### Stated exercise
Lines containing the word "scene" are the ones to copy from the records below.

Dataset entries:
++++++

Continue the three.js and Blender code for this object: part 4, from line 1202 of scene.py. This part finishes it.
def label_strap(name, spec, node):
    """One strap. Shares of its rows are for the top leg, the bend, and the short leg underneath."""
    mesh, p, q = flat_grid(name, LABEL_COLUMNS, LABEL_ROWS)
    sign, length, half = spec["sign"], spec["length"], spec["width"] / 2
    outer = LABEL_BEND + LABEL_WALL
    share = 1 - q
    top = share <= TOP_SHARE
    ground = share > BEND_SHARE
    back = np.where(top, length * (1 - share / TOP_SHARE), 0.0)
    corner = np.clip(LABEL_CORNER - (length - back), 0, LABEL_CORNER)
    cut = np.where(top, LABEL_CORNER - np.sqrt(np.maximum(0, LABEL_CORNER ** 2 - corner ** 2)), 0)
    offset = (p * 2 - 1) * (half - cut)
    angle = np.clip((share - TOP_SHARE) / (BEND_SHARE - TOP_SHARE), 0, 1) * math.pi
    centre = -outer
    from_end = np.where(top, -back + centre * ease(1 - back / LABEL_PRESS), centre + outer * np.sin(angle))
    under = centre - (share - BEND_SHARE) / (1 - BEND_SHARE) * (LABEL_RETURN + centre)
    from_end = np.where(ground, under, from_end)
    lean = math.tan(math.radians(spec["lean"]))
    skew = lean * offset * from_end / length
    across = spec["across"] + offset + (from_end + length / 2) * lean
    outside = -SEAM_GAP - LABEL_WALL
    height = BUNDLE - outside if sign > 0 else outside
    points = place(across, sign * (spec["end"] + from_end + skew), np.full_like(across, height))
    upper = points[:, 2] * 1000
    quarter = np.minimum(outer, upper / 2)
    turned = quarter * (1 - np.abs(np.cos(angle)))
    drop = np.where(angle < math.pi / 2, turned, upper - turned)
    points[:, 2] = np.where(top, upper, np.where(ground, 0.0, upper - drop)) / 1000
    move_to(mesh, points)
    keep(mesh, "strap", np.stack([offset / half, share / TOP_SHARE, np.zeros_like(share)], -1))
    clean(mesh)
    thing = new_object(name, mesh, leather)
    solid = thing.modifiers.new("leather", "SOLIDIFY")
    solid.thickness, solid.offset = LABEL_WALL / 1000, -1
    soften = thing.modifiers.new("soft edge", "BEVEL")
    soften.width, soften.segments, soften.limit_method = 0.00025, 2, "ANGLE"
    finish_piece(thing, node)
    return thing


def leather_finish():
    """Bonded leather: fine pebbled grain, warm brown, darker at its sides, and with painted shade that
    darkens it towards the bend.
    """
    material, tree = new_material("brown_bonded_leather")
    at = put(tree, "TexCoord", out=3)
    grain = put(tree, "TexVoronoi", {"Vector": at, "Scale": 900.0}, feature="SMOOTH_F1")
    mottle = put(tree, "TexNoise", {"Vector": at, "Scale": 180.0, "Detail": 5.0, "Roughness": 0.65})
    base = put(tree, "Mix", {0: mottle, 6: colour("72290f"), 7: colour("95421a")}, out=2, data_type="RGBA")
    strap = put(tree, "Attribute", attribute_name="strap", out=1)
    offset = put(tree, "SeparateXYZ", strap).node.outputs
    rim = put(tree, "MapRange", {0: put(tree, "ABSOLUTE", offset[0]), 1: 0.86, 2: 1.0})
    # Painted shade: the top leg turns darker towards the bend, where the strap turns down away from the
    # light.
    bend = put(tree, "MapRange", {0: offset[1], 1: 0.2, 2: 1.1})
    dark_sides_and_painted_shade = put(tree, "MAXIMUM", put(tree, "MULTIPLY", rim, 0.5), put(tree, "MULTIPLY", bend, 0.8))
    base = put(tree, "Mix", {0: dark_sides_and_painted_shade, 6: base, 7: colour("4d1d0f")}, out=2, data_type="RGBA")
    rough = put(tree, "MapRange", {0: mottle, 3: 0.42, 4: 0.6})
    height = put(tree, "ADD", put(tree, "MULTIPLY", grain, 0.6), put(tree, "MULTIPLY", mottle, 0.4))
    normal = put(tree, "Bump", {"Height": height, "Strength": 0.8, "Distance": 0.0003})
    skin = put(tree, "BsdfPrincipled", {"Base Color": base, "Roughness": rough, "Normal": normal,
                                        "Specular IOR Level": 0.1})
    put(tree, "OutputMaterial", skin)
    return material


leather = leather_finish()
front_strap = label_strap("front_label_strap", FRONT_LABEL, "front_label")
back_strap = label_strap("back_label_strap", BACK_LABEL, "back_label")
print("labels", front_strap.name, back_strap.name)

++++++

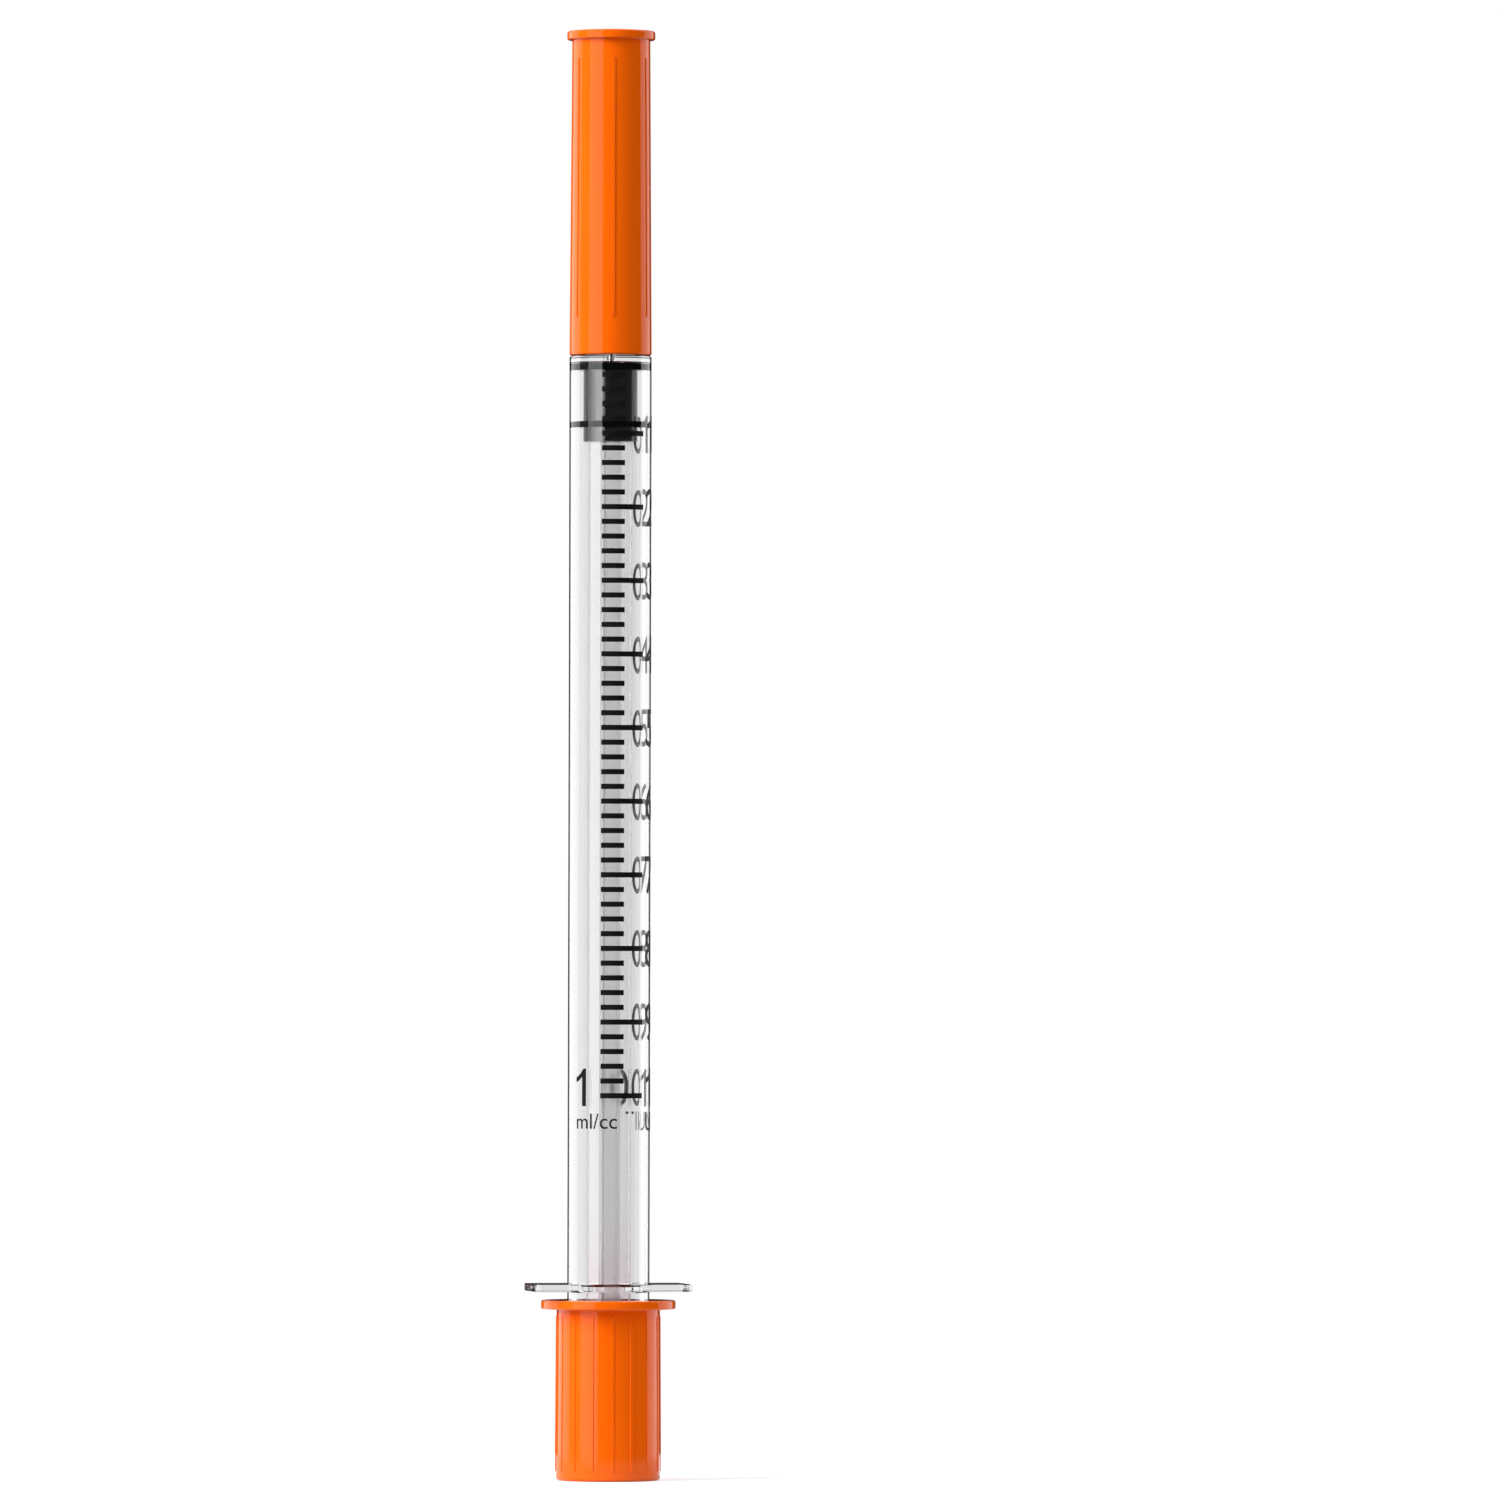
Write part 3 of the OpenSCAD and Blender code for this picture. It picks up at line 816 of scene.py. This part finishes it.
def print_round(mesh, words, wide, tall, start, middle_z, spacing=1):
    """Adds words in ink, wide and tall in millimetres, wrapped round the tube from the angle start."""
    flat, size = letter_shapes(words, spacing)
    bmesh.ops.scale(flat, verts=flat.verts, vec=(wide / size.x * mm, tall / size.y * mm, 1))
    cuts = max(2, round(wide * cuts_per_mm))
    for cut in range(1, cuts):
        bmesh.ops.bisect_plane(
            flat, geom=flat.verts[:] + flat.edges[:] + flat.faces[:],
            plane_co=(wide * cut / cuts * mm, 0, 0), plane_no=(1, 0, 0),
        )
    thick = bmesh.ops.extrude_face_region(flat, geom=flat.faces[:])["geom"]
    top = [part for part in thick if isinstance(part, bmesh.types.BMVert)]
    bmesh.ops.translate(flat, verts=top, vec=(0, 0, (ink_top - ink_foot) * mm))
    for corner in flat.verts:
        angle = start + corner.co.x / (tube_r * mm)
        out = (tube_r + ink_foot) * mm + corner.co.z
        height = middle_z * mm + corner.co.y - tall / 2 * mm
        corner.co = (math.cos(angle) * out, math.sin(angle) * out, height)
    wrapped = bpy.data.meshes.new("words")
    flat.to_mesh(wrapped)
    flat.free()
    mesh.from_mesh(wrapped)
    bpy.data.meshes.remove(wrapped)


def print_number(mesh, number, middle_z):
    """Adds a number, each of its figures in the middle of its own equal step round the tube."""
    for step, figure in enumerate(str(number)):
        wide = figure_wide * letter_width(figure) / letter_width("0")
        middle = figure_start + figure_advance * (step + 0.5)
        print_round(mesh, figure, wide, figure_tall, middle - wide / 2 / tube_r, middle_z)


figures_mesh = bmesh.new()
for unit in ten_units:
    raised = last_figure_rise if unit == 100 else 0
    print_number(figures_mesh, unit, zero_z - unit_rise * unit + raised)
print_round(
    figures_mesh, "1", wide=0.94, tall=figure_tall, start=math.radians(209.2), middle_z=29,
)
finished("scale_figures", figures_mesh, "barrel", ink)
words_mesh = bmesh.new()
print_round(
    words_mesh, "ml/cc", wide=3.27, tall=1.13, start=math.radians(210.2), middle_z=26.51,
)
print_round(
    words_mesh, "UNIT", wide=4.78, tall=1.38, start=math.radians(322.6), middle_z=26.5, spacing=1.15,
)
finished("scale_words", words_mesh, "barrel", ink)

++++++

### Response to the task
Continue the three.js and Blender code for this object: part 4, from line 1202 of scene.py. This part finishes it.
Write part 3 of the OpenSCAD and Blender code for this picture. It picks up at line 816 of scene.py. This part finishes it.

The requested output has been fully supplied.